> **DATA SECTION**
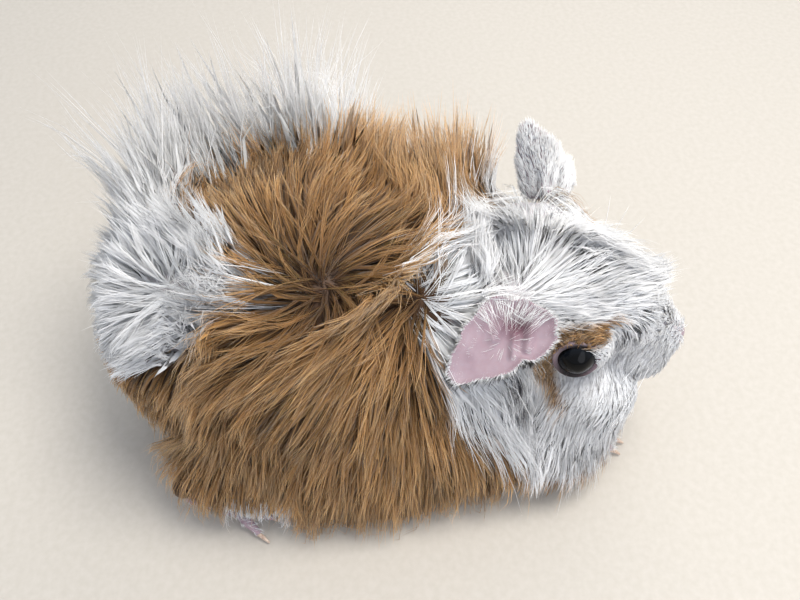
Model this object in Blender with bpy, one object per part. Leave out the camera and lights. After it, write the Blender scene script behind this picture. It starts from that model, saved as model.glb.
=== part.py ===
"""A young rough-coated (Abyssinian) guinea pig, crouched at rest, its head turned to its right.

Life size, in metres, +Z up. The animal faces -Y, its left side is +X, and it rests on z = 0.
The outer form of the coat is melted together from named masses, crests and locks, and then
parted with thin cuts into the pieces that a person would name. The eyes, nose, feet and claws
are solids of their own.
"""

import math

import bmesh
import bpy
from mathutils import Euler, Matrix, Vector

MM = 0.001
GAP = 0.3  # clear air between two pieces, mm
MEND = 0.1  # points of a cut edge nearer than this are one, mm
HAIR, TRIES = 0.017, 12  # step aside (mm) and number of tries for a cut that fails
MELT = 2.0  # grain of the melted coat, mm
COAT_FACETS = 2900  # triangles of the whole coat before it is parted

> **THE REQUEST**
Spot every line that holds "from" and copy it.

> **RESPONSE FOR THIS EXERCISE**
Model this object in Blender with bpy, one object per part. Leave out the camera and lights. After it, write the Blender scene script behind this picture. It starts from that model, saved as model.glb.
The outer form of the coat is melted together from named masses, crests and locks, and then
from mathutils import Euler, Matrix, Vector